Poisonous Mushrooms

A common pastime of outdoor enthusiasts is collecting edible mushrooms. This endeavor must be pursued with great caution since mistaking a poisonous mushroom for one that is edible can cost you your life. There are many old wives tales that would have you believe that there are easy ways to avoid poisonous mushrooms through blanket methods–a mushroom that has been eaten by an animal is safe, any dried fungus is safe, no mushroom growing on wood is poisonous. However, the only way to avoid poisonous mushrooms is through 100% positive identification.

The toxins of mushrooms are put into four categories. The most serious of these categories is the toxins that act as cellular poisons. These include cyclopeptides and monomethylhydrazines, which rupture cell membranes in many internal organs such as the liver, kidneys, central nervous system, and red blood cells. Mushrooms that contain these toxins include certain species in the genera Galerina, Amanita, Gyromitra, and Lepiota. The scary part of this type of poisoning is that the symptoms may not occur until 6 to 48 hours after ingestion, and such poisoning is severe to deadly.

The second group of toxins affects the nerves and is also quite serious.
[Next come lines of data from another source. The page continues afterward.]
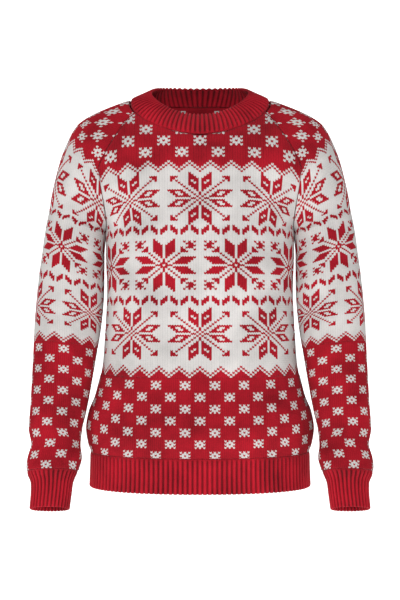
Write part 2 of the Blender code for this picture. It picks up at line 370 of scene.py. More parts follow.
def read(columns, key, name, where):
    """The smooth value of one column where the key column has this value."""
    keys, values = columns[key], columns[name]
    slope = slopes(keys, values)
    spot = int(np.clip(np.searchsorted(keys, where) - 1, 0, len(keys) - 2))
    width = keys[spot + 1] - keys[spot]
    s = (where - keys[spot]) / width
    start = (1 + 2 * s) * (1 - s) ** 2 * values[spot] + s * (1 - s) ** 2 * width * slope[spot]
    end = s * s * (3 - 2 * s) * values[spot + 1] - s * s * (1 - s) * width * slope[spot + 1]
    return float(start + end)


def vector(x, y, z):
    return np.array([x, y, z], float)


def bezier(start, first, second, end):
    """Points along a cubic curve."""
    s = np.linspace(0.0, 1.0, ROW_SAMPLES)[:, None]
    return (
        (1 - s) ** 3 * start
        + 3 * s * (1 - s) ** 2 * first
        + 3 * s**2 * (1 - s) * second
        + s**3 * end
    )


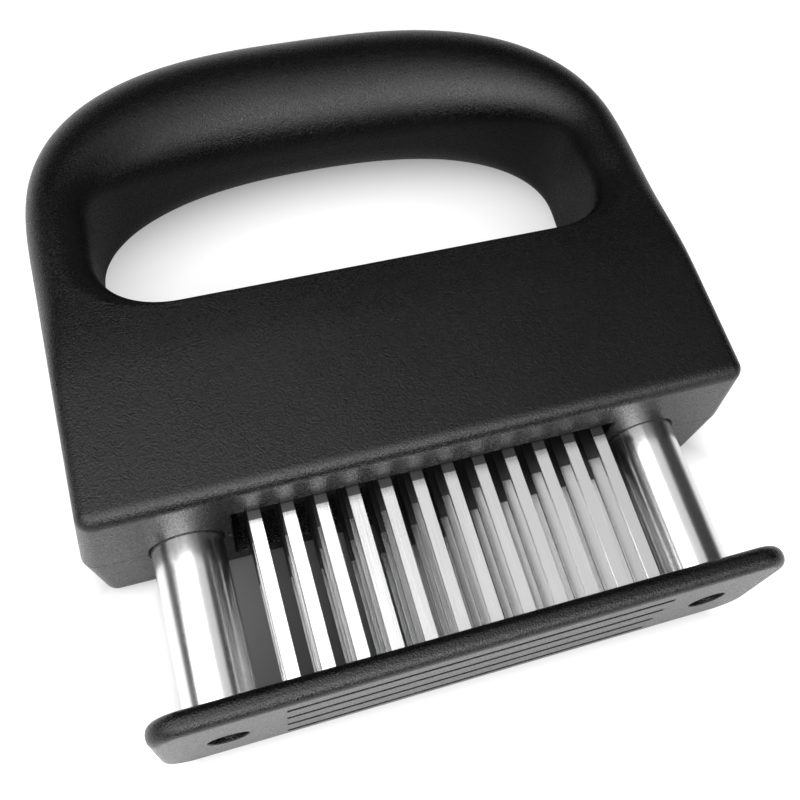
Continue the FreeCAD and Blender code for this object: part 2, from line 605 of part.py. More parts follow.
def stop_collar(sign):
    """Flanged sleeve in the tube's top; its flange rests on the housing's ledge."""
    x = sign * TUBE_X
    flange = rod_y(COLLAR_OD / 2, x, TUBE_TOP_Y, TUBE_TOP_Y + COLLAR_FLANGE)
    sleeve = rod_y(TUBE_BORE / 2 - PRESS_GAP, x, TUBE_TOP_Y - COLLAR_SLEEVE_LENGTH, TUBE_TOP_Y)
    bore = rod_y(COLLAR_BORE / 2, x, TUBE_TOP_Y - COLLAR_SLEEVE_LENGTH, TUBE_TOP_Y + COLLAR_FLANGE)
    return flange.fuse(sleeve).cut(bore).removeSplitter()


def tube_plug(sign):
    """Plug in the tube's foot, which takes the plate screw and carries the spring."""
    x = sign * TUBE_X
    plug = rod_y(TUBE_BORE / 2 - PRESS_GAP, x, TUBE_BASE_Y, PLUG_TOP_Y)
    pilot_top = PLATE_SCREW_RECESS_DEPTH + PLATE_SCREW_LENGTH + PILOT_CLEARANCE
    return plug.cut(rod_y(PLATE_SCREW_DIAMETER / 2 + PRESS_GAP, x, TUBE_BASE_Y, pilot_top))


# ---- Return springs and their guides ------------------------------------------------------------------
def spring_top_y():
    return ROOF_Y - SPRING_GUIDE_FLANGE


def return_spring(sign):
    """Round wire wound on a helix between the plug and the guide's flange."""
    radius = (SPRING_OD - SPRING_WIRE) / 2
    height = spring_top_y() - PLUG_TOP_Y - SPRING_WIRE
    helix = Part.makeHelix(height / SPRING_TURNS, height, radius)
    section = Part.Wire(Part.makeCircle(SPRING_WIRE / 2, Vector(radius, 0, 0), Vector(0, 1, 0)))
    spring = Part.Wire(helix).makePipeShell([section], True, True)
    spring.rotate(Vector(0, 0, 0), Vector(1, 0, 0), -90)
    spring.translate(Vector(sign * TUBE_X, PLUG_TOP_Y + SPRING_WIRE / 2, 0))
    return spring


def spring_guide(sign):
    """Rod inside the spring; its flange bears on the chamber roof and its spigot enters it."""
    x = sign * TUBE_X
    flange_y = spring_top_y()
    rod = rod_y(SPRING_GUIDE_DIAMETER / 2, x, flange_y - SPRING_GUIDE_LENGTH, flange_y)
    flange = rod_y(SPRING_GUIDE_FLANGE_DIAMETER / 2, x, flange_y, ROOF_Y)
    spigot = rod_y(SPRING_GUIDE_SPIGOT_DIAMETER / 2, x, ROOF_Y, ROOF_Y + SPRING_GUIDE_SPIGOT)
    return fuse_all([rod, flange, spigot])


# ---- Assembly --------------------------------------------------------------------------------------------
def build():
    """Every piece in the working frame, by node name."""
    pieces = {
        "front_shell": housing_shell(1),
        "back_cover": housing_shell(-1),
        "housing_screws": housing_screws(),
        "comb_pins": comb_pins(),
        "guard_plate": guard_plate(),
        "plate_screws": plate_screws(),
    }
    for i, z in enumerate(ROW_Z):
        pieces[f"blade_comb_{i + 1}"] = blade_comb(z)
    for i, (front, back) in enumerate(zip(ROW_Z, ROW_Z[1:])):
        pieces[f"comb_spacer_{i + 1}"] = comb_spacer((front + back) / 2)
    for name, sign in SIDES.items():
        pieces[f"guide_tube_{name}"] = guide_tube(sign)
        pieces[f"stop_collar_{name}"] = stop_collar(sign)
        pieces[f"tube_plug_{name}"] = tube_plug(sign)
        pieces[f"return_spring_{name}"] = return_spring(sign)
        pieces[f"spring_guide_{name}"] = spring_guide(sign)
    return pieces


def export(pieces):
    """Move the pieces to the tool's own origin and write one STEP file per node."""
    os.makedirs("parts", exist_ok=True)
    move = Vector(0, -TOP_Y / 2, BACK_DEPTH)
    for name, shape in pieces.items():
        placed = shape.copy()
        placed.translate(move)
        placed.exportStep(f"parts/{name}.step")


export(build())
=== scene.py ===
"""Blade meat tenderizer dressed for a studio view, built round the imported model.

The tool lies on its back on a pale table. The housing's halves, the guard plate, the
tubes, the blade combs and the springs are surfaces worked out with numpy from the
frame's own sizes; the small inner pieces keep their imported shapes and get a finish.
"""
import math

import bpy
import numpy as np
from mathutils import Matrix, Vector


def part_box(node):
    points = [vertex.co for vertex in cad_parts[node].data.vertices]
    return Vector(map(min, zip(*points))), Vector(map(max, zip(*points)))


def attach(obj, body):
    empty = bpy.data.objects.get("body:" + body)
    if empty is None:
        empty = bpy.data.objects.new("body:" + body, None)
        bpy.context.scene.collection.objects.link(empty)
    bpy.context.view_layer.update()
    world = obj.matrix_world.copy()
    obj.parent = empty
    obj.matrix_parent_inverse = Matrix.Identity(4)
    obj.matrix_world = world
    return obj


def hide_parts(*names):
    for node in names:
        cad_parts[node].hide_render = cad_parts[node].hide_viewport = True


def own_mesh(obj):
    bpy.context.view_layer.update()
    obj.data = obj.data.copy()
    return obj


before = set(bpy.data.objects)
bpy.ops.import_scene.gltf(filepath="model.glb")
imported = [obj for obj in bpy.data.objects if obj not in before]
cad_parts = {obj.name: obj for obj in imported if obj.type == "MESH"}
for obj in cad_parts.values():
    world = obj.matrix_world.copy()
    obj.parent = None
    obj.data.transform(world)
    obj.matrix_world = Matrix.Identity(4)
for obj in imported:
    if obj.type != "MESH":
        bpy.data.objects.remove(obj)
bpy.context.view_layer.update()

MM = 0.001
QUARTER = math.pi / 2
OVERCUT = 1.0 * MM                  # how far a cutter reaches out of its piece

# ---- Places read from the frame ------------------------------------------------------------
shell_low, shell_high = (np.array(corner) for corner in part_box("front_shell"))
cover_low, _ = (np.array(corner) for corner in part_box("back_cover"))
plate_low, plate_high = (np.array(corner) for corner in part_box("guard_plate"))
PARTING_Z = shell_low[2]
FRONT_DEPTH = shell_high[2] - PARTING_Z
BACK_DEPTH = PARTING_Z - cover_low[2]
UNDERSIDE_Y = shell_low[1]
TOP_Y = shell_high[1]

# ---- Housing and grip ----------------------------------------------------------------------
HALF_WIDTH = 78.0 * MM
SIDE_DRAFT = math.tan(math.radians(6.4))
EDGE_RADIUS = 3.3 * MM
LEAST_CORNER = 0.02 * MM            # what is left of the block's lower corners at the face
FLOOR_HEIGHT = 48.2 * MM            # underside to the floor of the finger opening
OPENING_HALF_WIDTH = 62.3 * MM
OPENING_CORNER = 17.0 * MM
OPENING_EDGE = 0.9 * MM             # lip radius along the opening's floor
CORNER_EDGE = 8.0 * MM              # lip radius where the opening's corners meet the arms
SWELL_BELOW_FLOOR = 24.0 * MM       # where the outer edges start to swell
SWELL_EASING = 50.0 * MM            # the swell starts gently over this way
LIP_EASING = 16.0 * MM              # the same for the edges inside the grip
FALL_BELOW_FLOOR = 14.0 * MM        # where the faces start to fall towards the grip
OUTER_ARCH = (18.4 * MM, 2.67)      # the arch's start over the opening's floor, its power
INNER_ARCH = (27.3 * MM, 2.455)
INNER_ARCH_TOP = 50.8 * MM
GRIP_FRONT_DEPTH = 18.7 * MM
GRIP_BACK_DEPTH = 15.7 * MM
GRIP_ROUNDNESS = 0.96               # largest outer radius as a share of half the section
INNER_ROUNDNESS = 0.97              # inner radius as a share of what the outer one leaves
DEPTH_POWER = 0.7
OUTER_ROUND_POWER = 0.42
INNER_ROUND_POWER = 0.5
SEAM_DEPTH = 0.14 * MM              # half of the fine groove between the two shells
FLOOR_Y = UNDERSIDE_Y + FLOOR_HEIGHT
ARM_BASE_Y = FLOOR_Y + OPENING_CORNER
ARM_HALF_WIDTH = (HALF_WIDTH - OPENING_HALF_WIDTH) / 2
SWELL_BELOW_ARM = OPENING_CORNER + SWELL_BELOW_FLOOR
FALL_BELOW_ARM = OPENING_CORNER + FALL_BELOW_FLOOR

# ---- Bores, pocket and wells of the housing ------------------------------------------------
TUBE_PLACES = {side: (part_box(f"guide_tube_{side}")[0][0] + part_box(f"guide_tube_{side}")[1][0]) / 2
               for side in ("left", "right")}
TUBE_RADIUS = 8.0 * MM
TUBE_WALL = 1.0 * MM
TUBE_BEVEL = 0.15 * MM
GUIDE_RADIUS = TUBE_RADIUS + 0.3 * MM
GUIDE_LENGTH = 9.5 * MM
CHAMBER_RADIUS = 10.0 * MM
CHAMBER_LENGTH = 36.4 * MM
LEDGE_STEP = 0.01 * MM              # rise of the ledge between guide bore and chamber
MOUTH_CHAMFER = 0.4 * MM
POCKET_HALF_LENGTH = 45.0 * MM
POCKET_HALF_DEPTH = 12.9 * MM
POCKET_CORNER = 0.5 * MM
PACK_TOP_RISE = 32.0 * MM           # underside to the top of the comb pack
SCREW_WELL_RADIUS = 3.1 * MM
SCREW_SEAT = 12.0 * MM              # parting plane to the seat of a screw head
SCREW_INSET, SCREW_RISE = 7.0 * MM, 9.0 * MM
MIDDLE_SCREW_X, MIDDLE_SCREW_DROP = 31.5 * MM, 7.7 * MM
GRIP_SCREW_ANGLE = math.radians(132)   # place over the arch of a screw in the grip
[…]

Species of Clitocybe, Inocybe, Psilocybe, Panaeolus, and Amanita can have these toxins, which include muscarine, ibotenic acid-muscimol, muscazone, and psilocybine-psilocin. Symptoms of this poisoning can occur within a couple of hours of ingestion and include abdominal pain, vomiting, diarrhea, and dehydration. Nerve poisoning can be fatal.

The third group of toxins causes gastrointestinal irritations. This category contains the majority of poisonous mushrooms and includes quite a variety of different toxins. Species of Agaricus, Boletus, Lactarius, Morchella, and Russula fall into this category, despite the fact that some of these genus’ contain edible counterparts. Symptoms of this poisoning can occur within 2 hours of ingestion.

The fourth category contains mushrooms that are toxic when consumed with alcohol. Several species of Coprinus are edible except when ingested with alcohol. Some morels and other mushrooms share these toxic properties. These particular toxins arrest the metabolism of alcohol and cause vasomotor reactions, nausea, and vomiting.

Sometimes mushroom poisoning can occur through environmental factors. Mushrooms can act like sponges and absorb pesticides and pollutants in the environment, making a mushroom that is normally edible toxic. There are also allergies to mushrooms, and some individuals may be sensitive to certain edible varieties while others aren’t. Lastly, food poisoning can occur through improper handling and storage of mushrooms.

The ability to positively ID mushrooms starts with a reliable field guide and a basic understanding of mushroom anatomy and spore samples. Joining a mycology club in your area will also greatly enhance your ability to ID mushrooms, since many members may have years of experience with the mushrooms in your locale. And no matter how much you have learned, remember the 100% ID rule: only eat mushrooms that are edible and whose identity you are 100% sure of!